The boys both were very much sticking to their guns and saying the same things over and over. At this point, my husband and I knew who was lying and who wasn’t. We just wanted the one lying to own up to their mistake. He was definitely not about to though. We eventually told them that if someone doesn’t start telling the truth, they’re both gonna be in trouble. Neither of their stories changed. So, out of our flesh, we told them both to go to the corner. I will admit, it wasn’t one of our brightest or most godly moments.
The Mess Up
They were not budging on their stories. Aidyn kept telling us nothing happened and Evander kept telling us his story. My husband gave them both 5 minutes to tell us the truth or there was going to be no electronics the next day. We explained to them that it meant no tablet and no movies. Evander was upset and I felt awful because I knew he wasn’t lying. We were pushing them in hopes Aidyn would not want to be in more trouble and just admit his mistake. It did not work that way.

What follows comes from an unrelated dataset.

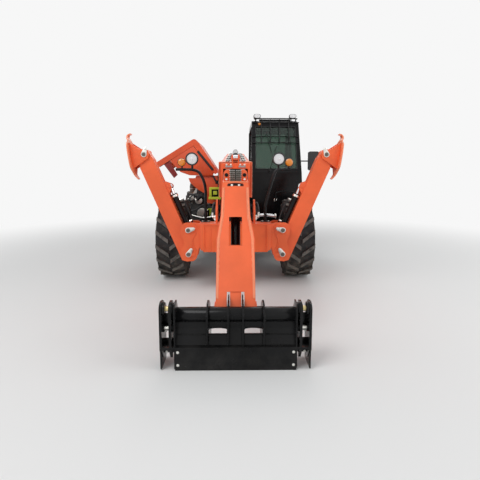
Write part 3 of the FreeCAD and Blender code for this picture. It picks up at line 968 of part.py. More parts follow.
def make_engine_bay():
    """The bay's floor and bulkhead, the engine, the radiator and the tank beneath."""
    floor = box("bay_floor", ("-pod_outer_x", "-pod_inner_x"), ("pod_front_y", "pod_rear_y"),
                ("pod_floor_z", "pod_floor_z+pod_floor_plate"))
    wall = box("bay_bulkhead", ("-pod_inner_x-bulkhead_plate", "-pod_inner_x"), ("pod_front_y", "pod_rear_y"),
               ("pod_floor_z", "hinge_z-hinge_radius-8"))
    front = box("bay_front", ("-pod_outer_x", "-pod_inner_x"), ("pod_front_y", "pod_front_y+bulkhead_plate"),
                ("pod_floor_z", "pod_floor_z+120"))
    mount = box("strut_mount", ("-strut_base_x-14", "-pod_inner_x"), ("strut_y+strut_barrel_radius+2", "strut_y+40"),
                ("strut_base_z-30", "strut_base_z+30"))
    mount_pin = rod("strut_mount_pin", "y", ("-strut_base_x", "strut_y-strut_barrel_radius", "strut_base_z"), "50", "6")
    hinge = rod("hood_hinge_pin", "y", ("-hinge_x", "pod_front_y+40", "hinge_z"), "pod_rear_y-pod_front_y-80",
                "hinge_radius-2")
    posts = [box("hinge_post", ("-hinge_x-6", "-pod_inner_x"), (y, f"{y}+40"), ("hinge_z-hinge_radius-10", "hinge_z"))
             for y in ("pod_front_y+60", "pod_rear_y-100")]
    named(fuse("engine_bay_form", floor, wall, front, mount, mount_pin, hinge, *posts), "engine_bay")

    block = box("engine_block_form", ("-engine_outer_x", "-engine_inner_x"), ("engine_front_y", "engine_rear_y"),
                ("engine_low_z", "engine_top_z"))
    cover = pad("rocker_cover", "xz", [
        ("-engine_outer_x+70", "engine_top_z"), ("-engine_outer_x+90", "engine_top_z+120"),
        ("-engine_inner_x-90", "engine_top_z+120"), ("-engine_inner_x-70", "engine_top_z")],
        ("engine_front_y+60", "engine_rear_y-60"), {"25": (1, 2)})
    pulley = rod("crank_pulley", "y", ("-(engine_inner_x+engine_outer_x)/2", "engine_front_y-60", "engine_low_z+170"),
                 "70", "95")
    fan = rod("upper_pulley", "y", ("-(engine_inner_x+engine_outer_x)/2-60", "engine_front_y-60", "engine_top_z-90"),
              "70", "60")
    alternator = rod("alternator", "y", ("-engine_outer_x-20", "engine_front_y-60", "engine_top_z-40"), "200", "75")
    feet = box("engine_feet", ("-engine_outer_x+40", "-engine_inner_x-40"), ("engine_front_y+60", "engine_rear_y-60"),
               ("pod_floor_z+pod_floor_plate", "engine_low_z"))
    cleaner = rod("air_cleaner_drum", "y", ("-engine_inner_x+20", "engine_front_y+60", "engine_top_z+150"), "420", "85")
    stay = box("air_cleaner_stay", ("-engine_inner_x+20", "-pod_inner_x-bulkhead_plate"),
               ("engine_front_y+200", "engine_front_y+260"), ("engine_top_z+130", "engine_top_z+170"))
    named(fuse("engine_form", block, cover, pulley, fan, alternator, feet, cleaner, stay), "engine")

    core = box("radiator_core", ("-pod_outer_x+60", "-pod_inner_x-bulkhead_plate"),
               ("radiator_y", "radiator_y+radiator_thickness"), ("pod_floor_z+pod_floor_plate", "hinge_z-200"))
    named(core, "radiator")
    tank = pad("tank_form", "xz", [
        ("-pod_outer_x+30", "pod_floor_z"), ("-pod_outer_x+30", "tank_low_z+60"), ("-pod_outer_x+90", "tank_low_z"),
        ("-pod_inner_x-40", "tank_low_z"), ("-pod_inner_x-40", "pod_floor_z")],
        ("pod_front_y+290", "pod_front_y+290+tank_length*0.8"), {"40": (1, 2, 3)})
    named(tank, "fuel_tank")


def make_hood():
    """The engine cover, hinged along the boom and propped open, with its gas strut."""
    sheet_t, top, side = "hood_sheet", "hood_top", "hood_side"
    section = [
        ("-20", "0"), (f"-{top}", "0"), (f"-{top}-18", f"-{side}"), (f"-{top}-18+{sheet_t}", f"-{side}"),
        (f"-{top}+{sheet_t}", f"-{sheet_t}"), ("-20", f"-{sheet_t}")]
    skin = pad("hood_skin", "xz", section, ("0", "pod_rear_y-pod_front_y"),
               {f"hood_corner-{sheet_t}": (4,), "hood_corner": (1,)})
    front_ring = pad("hood_front_band", "xz", [
        ("-20", "0"), (f"-{top}", "0"), (f"-{top}-18", f"-{side}"), (f"-{top}-18+hood_band", f"-{side}"),
        (f"-{top}+hood_band", "-hood_band"), ("-20", "-hood_band*0.6")], ("0", sheet_t), {"hood_corner": (1,)})
    rear_ring = pad("hood_rear_band", "xz", [
        ("-20", "0"), (f"-{top}", "0"), (f"-{top}-18", f"-{side}"), (f"-{top}-18+hood_band", f"-{side}"),
        (f"-{top}+hood_band", "-hood_band"), ("-20", "-hood_band*0.6")],
        (f"pod_rear_y-pod_front_y-{sheet_t}", "pod_rear_y-pod_front_y"), {"hood_corner": (1,)})
    barrels = [tube("hood_hinge", "y", ("0", y, "0"), "90", "hinge_radius", "hinge_radius-1.7")
               for y in ("120", "pod_rear_y-pod_front_y-210")]
    leaves = [box("hood_leaf", ("-40", "-hinge_radius+1"), (y, f"{y}+90"), (f"-{sheet_t}", "0"))
              for y in ("120", "pod_rear_y-pod_front_y-210")]
    lug = box("hood_strut_lug", ("-strut_reach-14", "-strut_reach+14"),
              ("strut_y-pod_front_y+10", "strut_y-pod_front_y+24"), ("-strut_drop-12", "0"))
    hood = fuse("hood_form", skin, front_ring, rear_ring, *barrels, *leaves, lug)
    named(place(hood, ("-hinge_x", "pod_front_y", "hinge_z"), Y_AXIS, "hood_open"), "engine_hood")

    eye_x = "(-hinge_x-strut_reach*cos(hood_open)-strut_drop*sin(hood_open))"
    eye_z = "(hinge_z+strut_reach*sin(hood_open)-strut_drop*cos(hood_open))"
    dx, dz = f"{eye_x}+strut_base_x", f"{eye_z}-strut_base_z"
    run = length_of(dx, dz)
    home = ("-strut_base_x", "strut_y", "strut_base_z")
    barrel = cut("strut_barrel_cut", rod("strut_barrel_bar", "z", ("0", "0", "14"), "strut_barrel_length",
                                         "strut_barrel_radius"),
                 rod("strut_barrel_bore", "z", ("0", "0", "30"), "strut_barrel_length", "strut_rod_radius+ram_fit"))
    eye = tube("strut_low_eye", "y", ("0", "-8", "0"), "16", "15", "6.5")
    named(place(fuse("strut_barrel_form", barrel, eye), home, Y_AXIS, f"atan2({dx};{dz})"), "hood_strut_barrel")
    bar = rod("strut_rod_bar", "z", ("0", "0", f"{run}-strut_rod_inside"), "strut_rod_inside-9", "strut_rod_radius")
    top_eye = rod("strut_top_eye", "y", ("0", "-8", run), "16", "12")
    named(place(fuse("strut_rod_form", bar, top_eye), home, Y_AXIS, f"atan2({dx};{dz})"), "hood_strut_rod")


def make_lamps():
    """Head lamps and signals on bent stalks, roof lamps, beacon, tail lamps and the mirror."""
    stalks = []
    for side in (1, -1):
        foot = f"{side}*stalk_foot_x"
        lamp = f"{side}*lamp_x"
        stalks.append(rod("stalk_post", "z", (foot, "lamp_y", "beam_top_z"), "lamp_z-190-beam_top_z", "stalk_radius"))
        low, high = span(side, "stalk_foot_x-stalk_radius", "signal_x+20")
        stalks.append(rod("stalk_bar", "x", (low, "lamp_y", "lamp_z-190"), f"({high})-({low})", "stalk_radius"))
        stalks.append(rod("stalk_riser", "z", (lamp, "lamp_y", "lamp_z-190"), "190-lamp_radius-0.3", "stalk_radius"))
        stalks.append(rod("stalk_signal_riser", "z", (f"{side}*signal_x", "lamp_y", "lamp_z-190"),
                          "signal_z-signal_half-lamp_z+190", "stalk_radius*0.7"))
    named(fuse("lamp_stalks_form", *stalks), "lamp_stalks")
    heads = [rod("head_lamp", "y", (f"{side}*lamp_x", "lamp_y-lamp_depth/2", "lamp_z"), "lamp_depth", "lamp_radius")
             for side in (1, -1)]
    signals = [box("signal_lamp", span(side, "signal_x-signal_half", "signal_x+signal_half"),
                   ("lamp_y-25", "lamp_y+25"), ("signal_z-signal_half", "signal_z+signal_half"))
               for side in (1, -1)]
    roof_y = "(cab_front_y+screen_lean+100)"
    roof_lamps = []
    for x in ("cab_inner_x+70", "cab_outer_x-side_lean-110"):
        roof_lamps.append(rod("roof_lamp", "y", (x, f"{roof_y}-40", "cab_roof_z+30+roof_lamp_radius"), "70",
                              "roof_lamp_radius"))
        roof_lamps.append(rod("roof_lamp_foot", "z", (x, roof_y, "cab_roof_z"), "40", "12"))
    named(fuse("lamps_form", *heads, *roof_lamps), "lamps")
    beacon = turned("beacon_form", [
        ("0", "0"), ("beacon_radius", "0"), ("beacon_radius", "beacon_height*0.3"),
        ("beacon_radius*0.8", "beacon_height*0.85"), ("beacon_radius*0.4", "beacon_height"), ("0", "beacon_height")],
        "xz", "V_Axis")
    place(beacon, ("cab_inner_x+110", "cab_rear_y-rear_lean-150", "cab_roof_z"))
    named(fuse("amber_lamps_form", *signals, beacon), "amber_lamps")
    tails = [box("tail_lamp", span(side, "weight_half_width-210", "weight_half_width-60"),
                 ("weight_rear_y-weight_corner", "weight_rear_y-weight_corner+30"), ("weight_top_z", "weight_top_z+70"))
             for side in (1, -1)]
    named(fuse("tail_lamps_form", *tails), "tail_lamps")
    mirror_y, mirror_z = "(cab_front_y+20)", "(cab_sill_z+560)"
    glass_x = "(cab_outer_x+mirror_out)"
    body = pad("mirror_body", "xz", [
        (f"{glass_x}-mirror_width/2", f"{mirror_z}-mirror_height/2"),
        (f"{glass_x}+mirror_width/2", f"{mirror_z}-mirror_height/2"),
        (f"{glass_x}+mirror_width/2", f"{mirror_z}+mirror_height/2"),
        (f"{glass_x}-mirror_width/2", f"{mirror_z}+mirror_height/2")], (mirror_y, f"{mirror_y}+45"),
        {"35": (0, 1, 2, 3)})
    arm = rod("mirror_arm", "x", ("cab_outer_x-side_lean*0.6", f"{mirror_y}+60", mirror_z),
              "mirror_out+side_lean*0.6", "11")
    stud = rod("mirror_stud", "y", (glass_x, f"{mirror_y}+40", mirror_z), "22", "14")
    named(cut("mirror_form", fuse("mirror_all", body, arm, stud), cab_form("mirror_cab", "0")), "door_mirror")


def check(things, label=lambda thing: thing.Name):
    """Stops with a list of the objects that didn't build."""
    doc.recompute()
    failed = [label(t) for t in things if {"Invalid", "Error"} & set(t.State)]
    if failed:
        sys.exit("objects that failed: " + ", ".join(failed))


def main():
    fill_sheet()
    for make in (make_wheels, make_axles, make_frame, make_counterweight, make_front_beam, make_legs,
                 make_outer_boom, make_mid_boom, make_inner_boom, make_head, make_boom_rams, make_coupler,
                 make_cab, make_engine_bay, make_hood, make_lamps):
        make()
        check(doc.Objects)
    for piece in PARTS:
        if piece.Shape.isNull() or not piece.Shape.isValid() or not piece.Shape.Solids:
            sys.exit("sub-part without a valid solid: " + piece.Label)
    os.makedirs("parts", exist_ok=True)
    for piece in PARTS:
        piece.Shape.exportStep(f"parts/{piece.Label}.step")
    print(len(PARTS), "sub-parts written")


main()
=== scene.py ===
"""The looks of a telescopic handler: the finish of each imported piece, its fine detail and the studio."""

import json
import logging
import math
from dataclasses import dataclass
from enum import Enum
from typing import Callable, Iterable, Sequence

import bmesh
import bpy
from mathutils import Matrix, Vector, noise


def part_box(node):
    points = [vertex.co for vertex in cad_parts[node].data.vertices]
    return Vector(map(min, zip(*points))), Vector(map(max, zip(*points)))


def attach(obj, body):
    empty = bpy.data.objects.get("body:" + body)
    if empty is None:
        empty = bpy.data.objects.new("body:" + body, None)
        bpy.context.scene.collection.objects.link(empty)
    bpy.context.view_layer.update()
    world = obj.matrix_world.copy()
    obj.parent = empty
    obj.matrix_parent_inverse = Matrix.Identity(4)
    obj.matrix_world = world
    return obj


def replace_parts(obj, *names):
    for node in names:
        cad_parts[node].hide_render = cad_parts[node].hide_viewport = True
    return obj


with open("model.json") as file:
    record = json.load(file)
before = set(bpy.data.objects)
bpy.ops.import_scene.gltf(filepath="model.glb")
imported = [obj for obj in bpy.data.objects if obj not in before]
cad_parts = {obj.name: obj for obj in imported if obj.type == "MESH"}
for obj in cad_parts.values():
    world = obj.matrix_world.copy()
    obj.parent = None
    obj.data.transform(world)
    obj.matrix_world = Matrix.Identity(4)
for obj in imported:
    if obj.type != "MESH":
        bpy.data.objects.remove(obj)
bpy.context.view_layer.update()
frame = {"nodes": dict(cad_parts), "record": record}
LOG = logging.getLogger("handler")

Colour = tuple[float, float, float]
Point = tuple[float, float, float]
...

Before they officially went to bed, I had the idea to ask Evander where the lima bean skin was and he went right to it without hesitation and showed me. Aidyn still didn’t budge. So, we did end up taking away electronics the next day, because we already mentioned it and wanted to stick to our word. That was one of those ‘open mouth, insert foot’ situations. It affected Evander more than Aidyn because he loves playing on the tablet for his allotted time.
The next day, I was at home with them while my husband was at work. I was frustrated and didn’t understand why Aidyn didn’t want to just fess up. I didn’t know what to do as Evander had already thrown a couple fits that morning about not being able to play on the tablet. I had to explain to him both times why he couldn’t. I ended up explaining my frustration to my husband because it just seemed like Aidyn didn’t care that he got both himself and his brother in trouble. He was just going about his day like nothing happened. His little brother even asked him why he got them both in trouble and Aidyn acted like it was no big deal. He was also still saying the same thing and sticking to it.
And the Lord Said…
I decided to do what I should have in the first place. I prayed. While I was praying, the Lord told me to just be gentle and talk to him about it. So I brought him into the living room and asked him some questions. I asked what happened the night before. He still told me nothing happened. So I asked him what the Lord thinks about a lying tongue. To which he answered, “He hates it.” (Lying lips are abomination to the LORD: but they that deal truly are his delight. Proverbs 12:22 KJB) We then talked about how we need to try our best to please the Lord. I asked if lying is pleasing to the Lord. Of course his answer was no. We talked some more about how God wants us to be and that when we make bad choices, we need to ask for forgiveness. I also explained that he hurt his brother by lying and getting them both into trouble. We need to ask for forgiveness from God and the people we hurt with our bad choices. Conviction was written all over his face and he was tearing up.
So, I told him to go sit on his bed for a bit and think about it. I also told him it would be a good idea to pray to God and ask Him for forgiveness. At that point he was crying. I let him cry it out on his bed and prayed for him in the living room. When he got done crying I went and checked on him and asked if he was okay. I also asked if he decided to pray. He told me he prayed and asked God for forgiveness. I brought him back into the living room and we talked about it. I hugged him tight and told him it was a good thing to feel the way he did and then praying about it.
The Takeaway
The biggest thing I personally took away from this experience was that when the Bible says to discipline your children (He that spareth his rod hateth his son: but he that loveth him chasteneth him betimes. Proverbs 13:24 KJB), it’s not always talking about physical discipline. The Lord doesn’t always chasten us physically. Sometimes it’s conviction through someone else’s words or His word that gets us to realize and repent. A lot of times even as adults we don’t realize the extent of our mistakes until WE are told the truth. So I can’t expect my six year old to fully understand how his choices affect other people. It’s my job to let him know in a gentle and loving way. It’s easy to forget that our children aren’t mini adults and they don’t know what we know. Our entire lives are a learning process and even the Bible says we are to constantly be learning more. (The heart of the prudent getteth knowledge; and the ear of the wise seeketh knowledge. Proverbs 18:15 KJB) Should I have handled it the way I did at first? No. Did the Lord show me grace so I could show my children? Yes. All the glory goes to the Lord. Praise Jesus for His love, mercy, and grace. We wouldn’t learn anything without it.